Your task → Repeat the line that contains "barn_floor();", the line that contains "for node in", and all lines between them, exactly and with no other lines.

==== Available data

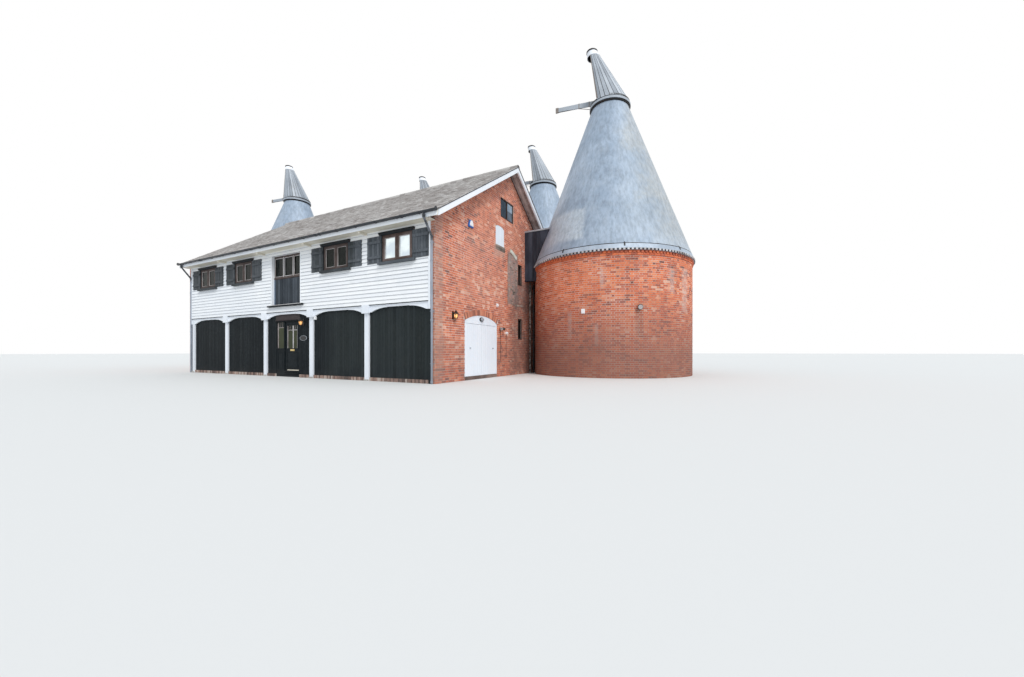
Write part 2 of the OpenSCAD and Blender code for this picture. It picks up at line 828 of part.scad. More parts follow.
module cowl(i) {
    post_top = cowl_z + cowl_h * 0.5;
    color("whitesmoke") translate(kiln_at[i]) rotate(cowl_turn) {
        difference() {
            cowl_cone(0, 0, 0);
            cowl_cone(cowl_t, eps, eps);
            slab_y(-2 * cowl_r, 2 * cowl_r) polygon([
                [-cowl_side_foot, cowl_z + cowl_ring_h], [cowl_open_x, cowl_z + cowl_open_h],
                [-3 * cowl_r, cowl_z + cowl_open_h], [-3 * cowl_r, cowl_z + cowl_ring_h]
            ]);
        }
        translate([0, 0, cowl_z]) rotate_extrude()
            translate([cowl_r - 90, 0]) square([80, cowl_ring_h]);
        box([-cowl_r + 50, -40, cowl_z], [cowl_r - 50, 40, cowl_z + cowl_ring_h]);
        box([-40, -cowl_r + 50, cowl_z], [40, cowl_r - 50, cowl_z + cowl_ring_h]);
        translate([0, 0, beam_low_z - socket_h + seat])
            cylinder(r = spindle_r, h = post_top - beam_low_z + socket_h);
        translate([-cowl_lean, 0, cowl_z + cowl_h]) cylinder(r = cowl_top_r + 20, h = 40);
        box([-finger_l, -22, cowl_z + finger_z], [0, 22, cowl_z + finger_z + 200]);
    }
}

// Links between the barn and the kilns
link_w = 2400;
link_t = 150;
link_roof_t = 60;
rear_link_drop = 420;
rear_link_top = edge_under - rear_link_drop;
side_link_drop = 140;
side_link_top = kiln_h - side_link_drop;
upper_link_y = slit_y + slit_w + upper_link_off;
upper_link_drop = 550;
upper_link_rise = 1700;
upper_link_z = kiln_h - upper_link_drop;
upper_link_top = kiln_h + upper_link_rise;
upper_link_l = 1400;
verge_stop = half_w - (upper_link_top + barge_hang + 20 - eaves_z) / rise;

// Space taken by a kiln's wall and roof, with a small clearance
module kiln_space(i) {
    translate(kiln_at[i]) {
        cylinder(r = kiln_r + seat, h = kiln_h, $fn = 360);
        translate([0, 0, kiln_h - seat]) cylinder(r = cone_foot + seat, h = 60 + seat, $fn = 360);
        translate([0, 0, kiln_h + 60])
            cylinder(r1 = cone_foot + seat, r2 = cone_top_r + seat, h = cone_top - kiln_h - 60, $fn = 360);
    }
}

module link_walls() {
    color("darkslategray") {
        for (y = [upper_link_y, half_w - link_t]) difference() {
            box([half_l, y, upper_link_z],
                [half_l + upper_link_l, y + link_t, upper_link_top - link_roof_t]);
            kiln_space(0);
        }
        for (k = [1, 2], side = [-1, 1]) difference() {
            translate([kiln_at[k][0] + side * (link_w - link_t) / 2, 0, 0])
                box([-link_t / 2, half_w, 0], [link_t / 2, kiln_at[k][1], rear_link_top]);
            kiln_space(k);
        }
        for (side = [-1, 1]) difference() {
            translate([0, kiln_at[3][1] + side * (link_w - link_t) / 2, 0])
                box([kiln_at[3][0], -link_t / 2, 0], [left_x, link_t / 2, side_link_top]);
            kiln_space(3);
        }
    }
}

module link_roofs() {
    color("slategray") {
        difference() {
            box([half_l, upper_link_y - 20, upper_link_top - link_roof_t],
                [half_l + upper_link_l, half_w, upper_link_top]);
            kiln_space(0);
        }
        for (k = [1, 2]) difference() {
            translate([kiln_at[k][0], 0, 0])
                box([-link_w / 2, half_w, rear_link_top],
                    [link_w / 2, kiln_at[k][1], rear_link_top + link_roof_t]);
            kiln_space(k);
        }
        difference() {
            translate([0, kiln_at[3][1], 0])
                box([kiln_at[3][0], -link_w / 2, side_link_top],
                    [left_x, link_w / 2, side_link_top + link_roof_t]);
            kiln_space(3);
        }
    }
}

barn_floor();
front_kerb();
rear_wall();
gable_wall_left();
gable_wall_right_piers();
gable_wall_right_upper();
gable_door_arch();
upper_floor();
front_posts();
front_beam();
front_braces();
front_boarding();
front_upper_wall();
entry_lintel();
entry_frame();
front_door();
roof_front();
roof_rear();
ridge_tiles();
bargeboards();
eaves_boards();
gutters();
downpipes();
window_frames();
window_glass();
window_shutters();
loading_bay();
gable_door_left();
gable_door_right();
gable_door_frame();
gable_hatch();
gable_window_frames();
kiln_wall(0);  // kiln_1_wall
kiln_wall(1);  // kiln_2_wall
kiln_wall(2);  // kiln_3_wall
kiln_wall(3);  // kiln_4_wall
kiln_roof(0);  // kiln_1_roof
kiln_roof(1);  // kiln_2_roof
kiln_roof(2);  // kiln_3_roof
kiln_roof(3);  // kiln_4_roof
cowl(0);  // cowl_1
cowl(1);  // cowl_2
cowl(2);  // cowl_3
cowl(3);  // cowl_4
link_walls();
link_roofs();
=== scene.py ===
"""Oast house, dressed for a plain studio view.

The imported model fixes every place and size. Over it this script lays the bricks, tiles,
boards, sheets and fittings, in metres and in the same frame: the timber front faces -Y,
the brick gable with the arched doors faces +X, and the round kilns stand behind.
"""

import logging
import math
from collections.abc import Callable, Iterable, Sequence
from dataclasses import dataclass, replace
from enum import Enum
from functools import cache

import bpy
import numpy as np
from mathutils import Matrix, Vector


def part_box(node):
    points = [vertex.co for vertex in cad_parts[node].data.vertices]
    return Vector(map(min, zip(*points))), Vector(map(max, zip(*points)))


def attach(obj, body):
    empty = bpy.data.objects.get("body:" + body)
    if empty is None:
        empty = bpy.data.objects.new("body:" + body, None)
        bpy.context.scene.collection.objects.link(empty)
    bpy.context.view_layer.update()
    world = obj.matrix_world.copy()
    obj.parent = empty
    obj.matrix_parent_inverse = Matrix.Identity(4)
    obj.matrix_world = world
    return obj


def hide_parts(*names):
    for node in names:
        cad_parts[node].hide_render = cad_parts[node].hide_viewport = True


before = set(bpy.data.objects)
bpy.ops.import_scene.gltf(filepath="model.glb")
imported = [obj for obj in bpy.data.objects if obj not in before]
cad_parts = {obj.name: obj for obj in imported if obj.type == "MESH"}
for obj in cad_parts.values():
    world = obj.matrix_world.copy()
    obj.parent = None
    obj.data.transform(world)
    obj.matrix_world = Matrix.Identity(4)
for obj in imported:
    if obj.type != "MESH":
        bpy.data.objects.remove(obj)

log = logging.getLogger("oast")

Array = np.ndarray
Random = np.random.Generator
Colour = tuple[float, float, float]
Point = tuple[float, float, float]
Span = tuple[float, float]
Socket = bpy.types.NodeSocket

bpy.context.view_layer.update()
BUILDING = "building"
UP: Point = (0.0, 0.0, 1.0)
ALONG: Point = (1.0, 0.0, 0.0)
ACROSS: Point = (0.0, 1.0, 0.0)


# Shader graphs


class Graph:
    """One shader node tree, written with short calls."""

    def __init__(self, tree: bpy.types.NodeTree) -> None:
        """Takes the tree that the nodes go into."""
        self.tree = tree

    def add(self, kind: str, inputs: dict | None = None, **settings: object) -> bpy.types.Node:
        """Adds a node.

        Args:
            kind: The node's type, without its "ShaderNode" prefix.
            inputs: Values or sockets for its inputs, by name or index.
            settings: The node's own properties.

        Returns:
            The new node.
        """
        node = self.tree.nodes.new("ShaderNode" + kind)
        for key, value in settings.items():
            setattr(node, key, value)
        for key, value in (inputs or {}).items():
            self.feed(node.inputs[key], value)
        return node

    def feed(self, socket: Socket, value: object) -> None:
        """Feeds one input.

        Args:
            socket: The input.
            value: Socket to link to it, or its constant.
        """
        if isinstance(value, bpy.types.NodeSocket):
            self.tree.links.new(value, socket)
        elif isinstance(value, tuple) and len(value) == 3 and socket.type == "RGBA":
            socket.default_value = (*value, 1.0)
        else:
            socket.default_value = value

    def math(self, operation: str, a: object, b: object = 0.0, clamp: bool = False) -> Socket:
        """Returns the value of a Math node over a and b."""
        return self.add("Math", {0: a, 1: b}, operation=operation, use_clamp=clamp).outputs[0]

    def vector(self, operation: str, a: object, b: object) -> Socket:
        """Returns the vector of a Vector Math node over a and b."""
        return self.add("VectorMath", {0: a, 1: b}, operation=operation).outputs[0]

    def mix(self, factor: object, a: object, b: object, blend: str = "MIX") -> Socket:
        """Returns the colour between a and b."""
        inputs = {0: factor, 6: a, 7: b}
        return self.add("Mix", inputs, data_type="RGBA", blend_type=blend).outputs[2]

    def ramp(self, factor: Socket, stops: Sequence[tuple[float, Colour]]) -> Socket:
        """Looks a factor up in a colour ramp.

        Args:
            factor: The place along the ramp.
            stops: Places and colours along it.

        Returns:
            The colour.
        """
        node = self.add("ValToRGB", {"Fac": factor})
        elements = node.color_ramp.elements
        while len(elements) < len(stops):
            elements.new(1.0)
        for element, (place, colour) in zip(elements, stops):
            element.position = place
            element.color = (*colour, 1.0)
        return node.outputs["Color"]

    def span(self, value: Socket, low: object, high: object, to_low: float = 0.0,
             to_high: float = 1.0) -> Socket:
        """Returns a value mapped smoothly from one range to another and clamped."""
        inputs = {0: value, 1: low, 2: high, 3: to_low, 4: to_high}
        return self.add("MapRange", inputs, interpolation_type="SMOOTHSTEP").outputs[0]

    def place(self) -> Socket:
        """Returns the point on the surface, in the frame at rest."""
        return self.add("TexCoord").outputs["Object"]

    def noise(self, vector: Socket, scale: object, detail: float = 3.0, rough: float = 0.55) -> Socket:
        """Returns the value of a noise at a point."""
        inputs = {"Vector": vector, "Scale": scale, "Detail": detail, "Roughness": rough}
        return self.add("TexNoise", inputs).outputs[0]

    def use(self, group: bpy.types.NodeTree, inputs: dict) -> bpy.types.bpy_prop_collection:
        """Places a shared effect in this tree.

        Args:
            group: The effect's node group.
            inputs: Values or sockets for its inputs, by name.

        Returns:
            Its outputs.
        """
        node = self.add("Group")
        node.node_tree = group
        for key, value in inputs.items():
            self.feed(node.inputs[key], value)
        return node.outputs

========

Full answer →
barn_floor();
front_kerb();
rear_wall();
gable_wall_left();
gable_wall_right_piers();
gable_wall_right_upper();
gable_door_arch();
upper_floor();
front_posts();
front_beam();
front_braces();
front_boarding();
front_upper_wall();
entry_lintel();
entry_frame();
front_door();
roof_front();
roof_rear();
ridge_tiles();
bargeboards();
eaves_boards();
gutters();
downpipes();
window_frames();
window_glass();
window_shutters();
loading_bay();
gable_door_left();
gable_door_right();
gable_door_frame();
gable_hatch();
gable_window_frames();
kiln_wall(0);  // kiln_1_wall
kiln_wall(1);  // kiln_2_wall
kiln_wall(2);  // kiln_3_wall
kiln_wall(3);  // kiln_4_wall
kiln_roof(0);  // kiln_1_roof
kiln_roof(1);  // kiln_2_roof
kiln_roof(2);  // kiln_3_roof
kiln_roof(3);  // kiln_4_roof
cowl(0);  // cowl_1
cowl(1);  // cowl_2
cowl(2);  // cowl_3
cowl(3);  // cowl_4
link_walls();
link_roofs();
=== scene.py ===
"""Oast house, dressed for a plain studio view.

The imported model fixes every place and size. Over it this script lays the bricks, tiles,
boards, sheets and fittings, in metres and in the same frame: the timber front faces -Y,
the brick gable with the arched doors faces +X, and the round kilns stand behind.
"""

import logging
import math
from collections.abc import Callable, Iterable, Sequence
from dataclasses import dataclass, replace
from enum import Enum
from functools import cache

import bpy
import numpy as np
from mathutils import Matrix, Vector


def part_box(node):
    points = [vertex.co for vertex in cad_parts[node].data.vertices]
    return Vector(map(min, zip(*points))), Vector(map(max, zip(*points)))


def attach(obj, body):
    empty = bpy.data.objects.get("body:" + body)
    if empty is None:
        empty = bpy.data.objects.new("body:" + body, None)
        bpy.context.scene.collection.objects.link(empty)
    bpy.context.view_layer.update()
    world = obj.matrix_world.copy()
    obj.parent = empty
    obj.matrix_parent_inverse = Matrix.Identity(4)
    obj.matrix_world = world
    return obj


def hide_parts(*names):
    for node in names:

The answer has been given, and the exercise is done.